TASK DIRECTIONS
Reproduce each line from the first in the data through the line that contains "at its ends." exactly; give nothing else.

THE RECORDS
※

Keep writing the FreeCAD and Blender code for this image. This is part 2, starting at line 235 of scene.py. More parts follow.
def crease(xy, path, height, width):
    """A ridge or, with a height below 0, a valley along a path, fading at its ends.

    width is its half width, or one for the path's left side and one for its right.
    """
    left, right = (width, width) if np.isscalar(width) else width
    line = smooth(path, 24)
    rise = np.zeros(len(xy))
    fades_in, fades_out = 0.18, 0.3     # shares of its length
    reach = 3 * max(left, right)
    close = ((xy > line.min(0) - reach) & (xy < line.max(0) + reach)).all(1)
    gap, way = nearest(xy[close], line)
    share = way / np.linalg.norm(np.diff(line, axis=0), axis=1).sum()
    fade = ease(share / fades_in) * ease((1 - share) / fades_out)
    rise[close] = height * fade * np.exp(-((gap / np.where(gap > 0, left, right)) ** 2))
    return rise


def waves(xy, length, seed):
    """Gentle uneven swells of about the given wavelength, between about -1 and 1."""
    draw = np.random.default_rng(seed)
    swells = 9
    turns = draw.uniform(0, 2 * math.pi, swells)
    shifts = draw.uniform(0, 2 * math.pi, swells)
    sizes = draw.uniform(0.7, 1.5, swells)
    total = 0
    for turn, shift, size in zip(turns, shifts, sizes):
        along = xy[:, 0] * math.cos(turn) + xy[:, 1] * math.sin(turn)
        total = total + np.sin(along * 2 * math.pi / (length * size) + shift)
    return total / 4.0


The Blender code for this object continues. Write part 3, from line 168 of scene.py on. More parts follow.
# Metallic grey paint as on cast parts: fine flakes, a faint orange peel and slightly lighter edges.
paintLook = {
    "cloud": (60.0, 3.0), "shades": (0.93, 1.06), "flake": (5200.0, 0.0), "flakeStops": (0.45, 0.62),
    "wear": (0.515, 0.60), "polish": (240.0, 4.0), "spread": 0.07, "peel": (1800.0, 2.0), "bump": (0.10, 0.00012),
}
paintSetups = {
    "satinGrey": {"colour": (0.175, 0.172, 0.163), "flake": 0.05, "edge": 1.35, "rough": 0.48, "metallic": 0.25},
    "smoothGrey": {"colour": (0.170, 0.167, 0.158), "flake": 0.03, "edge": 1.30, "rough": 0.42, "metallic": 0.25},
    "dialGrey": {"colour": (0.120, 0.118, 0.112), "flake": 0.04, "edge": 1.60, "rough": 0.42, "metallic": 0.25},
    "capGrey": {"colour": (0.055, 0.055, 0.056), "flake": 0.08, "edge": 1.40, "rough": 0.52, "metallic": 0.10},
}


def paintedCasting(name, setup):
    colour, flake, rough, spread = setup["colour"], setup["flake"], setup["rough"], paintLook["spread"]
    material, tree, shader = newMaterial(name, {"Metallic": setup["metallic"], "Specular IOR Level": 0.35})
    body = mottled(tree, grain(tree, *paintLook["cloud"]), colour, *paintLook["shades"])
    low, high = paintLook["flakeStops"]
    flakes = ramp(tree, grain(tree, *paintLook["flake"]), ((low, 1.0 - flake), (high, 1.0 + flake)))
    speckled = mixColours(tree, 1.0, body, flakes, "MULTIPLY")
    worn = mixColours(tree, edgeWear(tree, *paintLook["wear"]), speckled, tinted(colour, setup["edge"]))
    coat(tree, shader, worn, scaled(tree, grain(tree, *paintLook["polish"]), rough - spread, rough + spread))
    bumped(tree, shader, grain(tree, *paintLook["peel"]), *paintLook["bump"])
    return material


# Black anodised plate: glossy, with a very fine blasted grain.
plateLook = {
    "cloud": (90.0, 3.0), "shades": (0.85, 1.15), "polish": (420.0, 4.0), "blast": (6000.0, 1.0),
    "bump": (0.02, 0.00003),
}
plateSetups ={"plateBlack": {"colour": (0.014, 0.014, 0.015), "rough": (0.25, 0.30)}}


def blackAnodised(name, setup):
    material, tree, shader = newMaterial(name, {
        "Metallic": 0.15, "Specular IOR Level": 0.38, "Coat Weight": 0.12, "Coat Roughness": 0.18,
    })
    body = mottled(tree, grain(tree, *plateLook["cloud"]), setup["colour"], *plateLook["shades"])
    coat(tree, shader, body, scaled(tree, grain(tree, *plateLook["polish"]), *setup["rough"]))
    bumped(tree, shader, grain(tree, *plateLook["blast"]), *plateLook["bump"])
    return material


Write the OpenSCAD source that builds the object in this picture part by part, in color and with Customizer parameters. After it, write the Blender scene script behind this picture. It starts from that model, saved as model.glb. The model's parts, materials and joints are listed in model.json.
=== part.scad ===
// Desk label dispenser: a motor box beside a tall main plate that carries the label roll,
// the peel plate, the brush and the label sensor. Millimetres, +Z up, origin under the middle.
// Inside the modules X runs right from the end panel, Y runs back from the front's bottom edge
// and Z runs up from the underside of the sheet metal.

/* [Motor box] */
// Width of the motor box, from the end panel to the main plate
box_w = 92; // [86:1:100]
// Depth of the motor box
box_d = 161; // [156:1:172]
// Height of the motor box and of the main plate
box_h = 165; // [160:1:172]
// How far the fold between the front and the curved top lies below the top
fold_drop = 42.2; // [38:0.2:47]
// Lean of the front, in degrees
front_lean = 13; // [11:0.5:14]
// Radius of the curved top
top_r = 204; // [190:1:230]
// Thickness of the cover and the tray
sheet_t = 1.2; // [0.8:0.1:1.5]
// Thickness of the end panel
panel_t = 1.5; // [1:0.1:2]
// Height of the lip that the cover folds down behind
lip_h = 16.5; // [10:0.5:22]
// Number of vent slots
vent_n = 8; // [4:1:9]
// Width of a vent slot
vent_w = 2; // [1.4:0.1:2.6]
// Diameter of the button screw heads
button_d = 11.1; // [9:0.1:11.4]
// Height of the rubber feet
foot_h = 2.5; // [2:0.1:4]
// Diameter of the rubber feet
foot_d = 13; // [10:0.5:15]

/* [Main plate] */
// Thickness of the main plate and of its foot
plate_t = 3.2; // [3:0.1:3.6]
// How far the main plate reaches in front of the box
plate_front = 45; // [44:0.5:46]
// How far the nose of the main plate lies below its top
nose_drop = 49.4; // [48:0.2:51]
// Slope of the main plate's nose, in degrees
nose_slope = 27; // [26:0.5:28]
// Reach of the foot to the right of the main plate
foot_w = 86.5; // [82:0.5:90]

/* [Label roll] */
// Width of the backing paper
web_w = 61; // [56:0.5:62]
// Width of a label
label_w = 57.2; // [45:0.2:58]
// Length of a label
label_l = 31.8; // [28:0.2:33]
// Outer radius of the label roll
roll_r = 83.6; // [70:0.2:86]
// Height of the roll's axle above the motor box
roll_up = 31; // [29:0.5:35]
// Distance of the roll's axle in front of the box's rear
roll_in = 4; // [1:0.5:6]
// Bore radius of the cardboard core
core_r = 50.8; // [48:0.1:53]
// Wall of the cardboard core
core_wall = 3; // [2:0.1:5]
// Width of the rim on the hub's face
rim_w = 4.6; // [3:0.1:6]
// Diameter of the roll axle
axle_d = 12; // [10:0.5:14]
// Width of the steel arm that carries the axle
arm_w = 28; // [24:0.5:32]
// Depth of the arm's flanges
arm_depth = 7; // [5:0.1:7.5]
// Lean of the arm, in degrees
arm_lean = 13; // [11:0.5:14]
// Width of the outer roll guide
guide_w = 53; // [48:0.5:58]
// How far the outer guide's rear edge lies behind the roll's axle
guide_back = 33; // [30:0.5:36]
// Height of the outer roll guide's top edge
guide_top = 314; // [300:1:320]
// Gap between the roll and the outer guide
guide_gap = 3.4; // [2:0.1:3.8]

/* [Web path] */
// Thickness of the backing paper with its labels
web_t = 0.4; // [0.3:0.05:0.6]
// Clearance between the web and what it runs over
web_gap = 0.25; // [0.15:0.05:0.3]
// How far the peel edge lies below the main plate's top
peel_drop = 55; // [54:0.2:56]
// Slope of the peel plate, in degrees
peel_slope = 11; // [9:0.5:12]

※

TASK OUTPUT
Keep writing the FreeCAD and Blender code for this image. This is part 2, starting at line 235 of scene.py. More parts follow.
def crease(xy, path, height, width):
    """A ridge or, with a height below 0, a valley along a path, fading at its ends.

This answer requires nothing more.